Any GTI owner knows VW's interiors tend to be a cut above mainstream competitors, and the company did a strong job on both material quality and delivering something that feels future-facing but not too out there for everyday buyers.

But Will It Sell? 

Taking over the world with electricity instead of TDIs this time is a tall order. Despite widely being seen as the future of automobiles and various newcomers delivering a wild ride for investors this summer alone, EVs still only make up about 2 percent of the U.S. new-vehicle market. 

VW knows the $39,995 price of the launch ID.4 may raise some eyebrows. But it's quick to point out it has plenty of $7,500 federal tax credits left to offer new buyers, bringing it down to $32,495, on par with the average price of most compact SUVs. Some states, like California and New Jersey, offer additional rebates and credits. VW is also offering a 36-month lease deal for 10,000 miles a year at $379 per month with $3,579 due at signing.
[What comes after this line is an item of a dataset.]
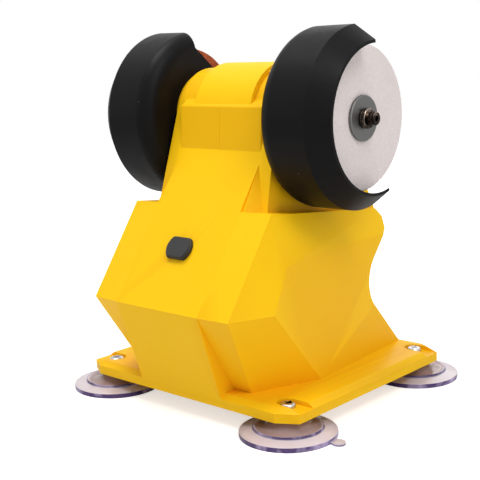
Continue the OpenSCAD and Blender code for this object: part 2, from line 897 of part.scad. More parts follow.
module arbor_set_screws() {
    color(dark_steel)
        for (side = [-1, 1])
            on_side(side)
                translate([arbor_in + 3, axle_y, axle_z + shaft_d / 2 + 0.02])
                    difference() {
                        cylinder(h = arbor_hub_d / 2 - shaft_d / 2 - 0.4, d = 3);
                        translate([0, 0, 2])
                            cylinder(h = 3, d = 1.5, $fn = 6);
                    }
}

module outer_washer() {
    color(steel)
        shaft_turned([[cap_screw_d / 2 + 0.1, wheel_out], [washer_d / 2 - 0.3, wheel_out],
                      [washer_d / 2, wheel_out + 0.3], [washer_d / 2, washer_out - 0.4],
                      [washer_d / 2 - 0.4, washer_out], [cap_screw_d / 2 + 0.1, washer_out]]);
}

module left_washer() { on_side(-1) outer_washer(); }
module right_washer() { outer_washer(); }

module lock_collar() {
    color(dark_steel)
        shaft_turned([[cap_screw_d / 2 + 0.1, washer_out], [collar_d / 2 - 0.3, washer_out],
                      [collar_d / 2, washer_out + 0.3], [collar_d / 2, collar_out - 0.5],
                      [collar_d / 2 - 0.5, collar_out], [cap_screw_d / 2 + 0.1, collar_out]]);
}

module left_collar() { on_side(-1) lock_collar(); }
module right_collar() { lock_collar(); }

// Socket cap screw that holds the wheel stack on the arbor
module cap_screw() {
    color(dark_steel)
        difference() {
            shaft_turned([[0, shaft_end + 1], [cap_screw_d / 2, shaft_end + 1], [cap_screw_d / 2, collar_out],
                          [cap_head_d / 2, collar_out], [cap_head_d / 2, collar_out + cap_head_h - 0.4],
                          [cap_head_d / 2 - 0.4, collar_out + cap_head_h], [0, collar_out + cap_head_h]]);
            along_x(collar_out + cap_head_h - 2.2, BIG)
                translate(hub)
                    circle(d = 3.4, $fn = 6);
        }
}

module left_cap_screw() { on_side(-1) cap_screw(); }
module right_cap_screw() { cap_screw(); }

// Rubber seal in the housing's end wall round the arbor's inner end
module shaft_seal() {
    color(black)
        shaft_ring(motor_boss_end + 0.6, guard_in, arbor_hub_d / 2 - 1, shaft_d / 2 + 0.1);
}

module left_shaft_seal() { on_side(-1) shaft_seal(); }
module right_shaft_seal() { shaft_seal(); }

// ---------- motor ----------

module motor_can() {
    color(steel)
        shaft_ring(-motor_end + cap_t, motor_end - cap_t, motor_d / 2, motor_d / 2 - can_t);
}

module motor_magnets() {
    color([0.2, 0.2, 0.21])
        for (a = [0, 180])
            along_x(armature_x - armature_l / 2 - 2, armature_x + armature_l / 2 + 2)
                translate(hub)
                    rotate(a)
                        intersection() {
                            difference() {
                                circle(motor_d / 2 - can_t);
                                circle(magnet_r);
                            }
                            polygon([[0, 0], BIG * [cos(65), sin(65)], [BIG, 0], BIG * [cos(65), -sin(65)]]);
                        }
}

module motor_cap() {
    difference() {
        union() {
            shaft_bar(motor_end - cap_t, motor_end, motor_d / 2);
            shaft_bar(motor_end - cap_t - 4, motor_boss_end, motor_boss_d / 2);
        }
        shaft_bar(0, BIG, bush_d / 2);
        for (a = [45:90:315])
            along_x(0, BIG)
                translate(hub + motor_d * 0.35 * [cos(a), sin(a)])
                    circle(1.5);
    }
}

module left_motor_cap() { color(steel) on_side(-1) motor_cap(); }
module right_motor_cap() { color(steel) motor_cap(); }

module shaft_bush() {
    color(copper)
        shaft_ring(motor_end - cap_t - 4, motor_boss_end, bush_d / 2, shaft_d / 2 + run_gap);
}

module left_bush() { on_side(-1) shaft_bush(); }
module right_bush() { shaft_bush(); }

module motor_shaft() {
    color(steel)
        shaft_bar(-shaft_end, shaft_end, shaft_d / 2);
}

module armature() {
    color([0.35, 0.36, 0.38])
        along_x(armature_x - armature_l / 2, armature_x + armature_l / 2)
            translate(hub)
                difference() {
                    circle(armature_d / 2);
                    circle(shaft_d / 2);
                    for (i = [0:4])
                        rotate(i * 72) {
                            translate([armature_d / 2 - 3, -1])
                                square([5, 2]);
                            translate([armature_d / 4 + 1.5, 0])
                                circle(3.6);
                        }
                }
}

module armature_windings() {
    color(copper)
        for (end = [-1, 1])
            translate([armature_x + end * (armature_l / 2 + 1.5), axle_y, axle_z])
                rotate([0, 90, 0])
                    rotate_extrude()
                        translate([armature_d / 4 + 1.5, 0])
                            polygon([[-4, -1.5], [4, -1.5], [3, 1.5], [-3, 1.5]]);
}

module commutator() {
    color(copper)
        shaft_ring(commutator_x, commutator_x + commutator_l, commutator_d / 2, shaft_d / 2);
}

brush_x = commutator_x + commutator_l / 2;

module carbon_brushes() {
    color([0.16, 0.16, 0.16])
        for (side = [-1, 1])
            difference() {
                translate([brush_x - 2, axle_y + (side > 0 ? 0 : -13), axle_z - 2])
                    cube([4, 13, 4]);
                shaft_bar(-BIG, BIG, commutator_d / 2 + 0.05);
            }
}

module brush_card() {
    color([0.25, 0.23, 0.2])
        difference() {
            union() {
                shaft_ring(brush_x - 1, brush_x + 1, motor_d / 2 - can_t, commutator_d / 2 + 1);
                for (side = [-1, 1])
                    translate([brush_x - 3.2, axle_y + (side > 0 ? 9 : -16), axle_z - 3.2])
                        cube([6.4, 7, 6.4]);
            }
            translate([brush_x - 2, axle_y - 13, axle_z - 2])
                cube([4, 26, 4]);
        }
}

// ---------- controls ----------

module speed_knob() {
    color(black)
        on_panel()
            translate([0, 0, knob_gap])
                difference() {
                    union() {
                        cylinder(h = 3, d = knob_d);
                        cylinder(h = knob_h, d = knob_d - 4);
                        for (i = [0:17])
                            rotate(i * 20)
                                translate([knob_d / 2 - 2.2, 0, 0])
                                    cylinder(h = knob_h - 1.5, r = 0.8, $fn = 24);
                    }
                    translate([0, 0, -EPS])
                        cylinder(h = knob_h - 7, d = knob_d - 8);
                    cylinder(h = knob_h - 3, d = pot_shaft_d);
                    translate([0, knob_d / 2 - 6, knob_h - 0.6])
                        translate([-0.7, -3, 0])
                            cube([1.4, 6, 2]);
                }
}

module potentiometer() {
    color([0.3, 0.32, 0.3])
        on_panel()
            difference() {
                union() {
                    translate([0, 0, -wall - 8])
                        cylinder(h = 8, d = pot_d);
                    translate([0, 0, -wall])
                        cylinder(h = wall + 3, d = pot_bush_d);
                    translate([-5, -pot_d / 2 - 3, -wall - 4])
                        cube([10, 5, 1.2]);
                }
                translate([0, 0, -wall - 5])
                    cylinder(h = 12, d = pot_shaft_d + 2 * run_gap);
            }
}

module potentiometer_shaft() {
    color(steel)
        on_panel()
            translate([0, 0, -wall - 4.8])
                cylinder(h = wall + 4.8 + knob_gap + knob_h - 3, d = pot_shaft_d);
}

module potentiometer_nut() {
    color(steel)
        on_panel()
            difference() {
                cylinder(h = 2, d = 11.5, $fn = 6);
                translate([0, 0, -1])
                    cylinder(h = 5, d = pot_bush_d);
            }
}

// Two arcs closed by two flats
module double_d(w, h) {
    intersection() {
        circle(d = w);
        square([w + 1, h], center = true);
    }
}

module socket_plug() {
    color(black)
        on_back() {
            linear_extrude(plug_t * 0.7)
                double_d(plug_w, plug_h);
            translate([0, 0, plug_t * 0.7])
                linear_extrude(plug_t * 0.3)
                    double_d(plug_w - 1.2, plug_h - 1.2);
            translate([0, 0, -6])
                cylinder(h = 7, d = socket_hole_d - 0.1);
        }
}

module power_socket() {
    color(black)
        on_back()
            difference() {
                union() {
                    translate([0, 0, -wall])
                        cylinder(h = wall, d = socket_d);
                    translate([-5.5, -5, -wall - 11])
                        cube([11, 10, 11]);
                }
                translate([0, 0, -wall - 9])
                    cylinder(h = 20, d = socket_hole_d);
            }
}

module control_board() {
    color([0.08, 0.35, 0.2])
        difference() {
            translate([-board_l / 2, board_y - board_w / 2, board_z])
                cube([board_l, board_w, board_t]);
            for (p = board_holes)
                translate([p[0], p[1], board_z - 1])
                    cylinder(h = board_t + 2, d = 2.5 + 2 * screw_gap);
        }
}

module board_parts() {
    top = board_z + board_t;
    color([0.15, 0.15, 0.2])
        translate([-18, board_y - 6, top]) {
            cylinder(h = 16, d = 10);
            translate([14, 0, 0])
                cylinder(h = 12, d = 8);
            translate([24, -8, 0])
                cube([10, 4, 18]);
            translate([20, 6, 0])
                cube([12, 10, 8]);
            translate([-4, 11, 0])
                cube([16, 8, 9]);
        }
}

left_housing();
right_housing();
bottom_cover();
housing_screws();
cover_screws();
left_guard();
right_guard();
guard_screws();
front_left_cup();
front_right_cup();
back_left_cup();
back_right_cup();
cup_screws();
left_wheel();
right_wheel();
left_arbor();
right_arbor();
arbor_set_screws();
left_washer();
right_washer();
left_collar();
right_collar();
left_cap_screw();
right_cap_screw();
left_shaft_seal();
right_shaft_seal();
motor_can();
motor_magnets();
left_motor_cap();
right_motor_cap();
left_bush();
right_bush();
motor_shaft();
armature();
armature_windings();
commutator();
carbon_brushes();
brush_card();
speed_knob();
potentiometer();
potentiometer_shaft();
potentiometer_nut();
socket_plug();
power_socket();
control_board();
board_parts();
board_screws();
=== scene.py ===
"""Looks of the bench sharpener: rounded housing and guards, stones, cups, fittings, dial and studio."""
import json
import math
import bpy
from mathutils import Matrix, Vector, noise


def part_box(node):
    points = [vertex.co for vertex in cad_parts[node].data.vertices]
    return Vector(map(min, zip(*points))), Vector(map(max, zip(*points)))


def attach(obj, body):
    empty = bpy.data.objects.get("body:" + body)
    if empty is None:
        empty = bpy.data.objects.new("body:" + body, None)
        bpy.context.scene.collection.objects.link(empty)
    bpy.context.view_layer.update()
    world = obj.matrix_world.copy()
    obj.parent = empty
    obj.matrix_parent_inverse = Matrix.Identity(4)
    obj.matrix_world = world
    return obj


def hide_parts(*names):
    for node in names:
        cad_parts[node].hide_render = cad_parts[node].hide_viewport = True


bl_info = {
    "name": "Bench sharpener looks",
    "version": (1, 0, 0),
    "blender": (4, 5, 0),
    "location": "View3D > Sidebar > Sharpener",
    "description": "Builds the visible pieces and finishes of a two-wheel bench sharpener",
    "category": "Object",
}

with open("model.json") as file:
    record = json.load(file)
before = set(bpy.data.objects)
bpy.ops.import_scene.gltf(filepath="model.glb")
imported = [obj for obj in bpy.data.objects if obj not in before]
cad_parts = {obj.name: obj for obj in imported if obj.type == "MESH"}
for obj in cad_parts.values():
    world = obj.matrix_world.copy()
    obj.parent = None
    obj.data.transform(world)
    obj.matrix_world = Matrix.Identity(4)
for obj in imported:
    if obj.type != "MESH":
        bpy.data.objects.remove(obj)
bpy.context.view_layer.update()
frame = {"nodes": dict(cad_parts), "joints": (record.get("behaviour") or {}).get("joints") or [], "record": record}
NODES = frame["nodes"]
JOINTS = {j["name"]: j for j in frame["joints"]}
SLOT_OF = {p["node"]: p["material_slot"] for p in frame["record"]["subparts"]}
BODY_OF = {n: b for b, ns in frame["record"]["behaviour"]["bodies"].items() for n in ns}
MM = 0.001
MERGE = 0.001 * MM          # points closer than this become one

# Housing: the joint between the halves takes this share of the edge radius.
SEAM_SHARE = 0.14
SEAM_REACH = 0.02 * MM
SMOOTH_ANGLE = 40           # faces meeting at less than this many degrees are shaded as one

# Neck pad: half width in x, then (y, z) of its lip, foot and ledge, and what is sunk in the neck.
PAD_HALF_X = 29.4 * MM
PAD_LIP = (30.2 * MM, 160.2 * MM)
PAD_FOOT = (32.05 * MM, 136.6 * MM)
PAD_LEDGE = (24.6 * MM, 163.6 * MM)
PAD_ROOT_Y = 24.0 * MM
PAD_ROOT_DEPTH = 1.8 * MM
PAD_ROUND = 0.8 * MM
PAD_SEAM_SHARE = 0.3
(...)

Plus, VW says it's launching a $35,000 version in 2022 once its American factory in Chattanooga, Tenn. is up to speed making ID.4s, so it could get even cheaper. That car will have a smaller battery, though its range has not yet been disclosed. 

"At the same time, every single minute, we're optimizing this car," Keogh said. VW plans on updating its software and battery cell management as it gets more data on how the ID.4 is used. "Whether we decide through software or a host of things to optimize range, I would call that book never closed." 

We've heard "a $35,000 version is coming" from certain other EV manufacturers for years, but the VW Group boasts one of the mightiest manufacturing operations on earth. The ID.4 will be built in five factories globally—two in Europe, two in China and one in Tennessee. That alone should speak to the scale of both VW's production power and its ambitions with this car. 

But this is still new territory for VW, and the journey to electrification has not been without its headaches. In Europe, the ID.3 was delayed this year over persistent software issues, one reason why the CEO of the global VW brand was relieved of his duties. (He still leads the larger VW Group.) 

For Keogh's part, he says that the three-month delay in Europe "was a tempest in a teapot" given the platform's worldwide ambitions. He added that by the time the ID.4 goes on sale in America in the first quarter of 2021, it and the ID.3 will have already been on the road in other markets, so those issues should be ironed out. 

"This a completely new platform, completely new architecture, completely new technology, being globalized at scale right off the bat," Keogh said. "Make no mistake, the number one thing is we want to get it right." 

If the ID.3 is the first test of VW's massive EV shift, the ID.4 is its most important. As for whether it'll pass that test, from here, that depends on how many American buyers are eager to part with their CR-Vs for something that needs no gasoline.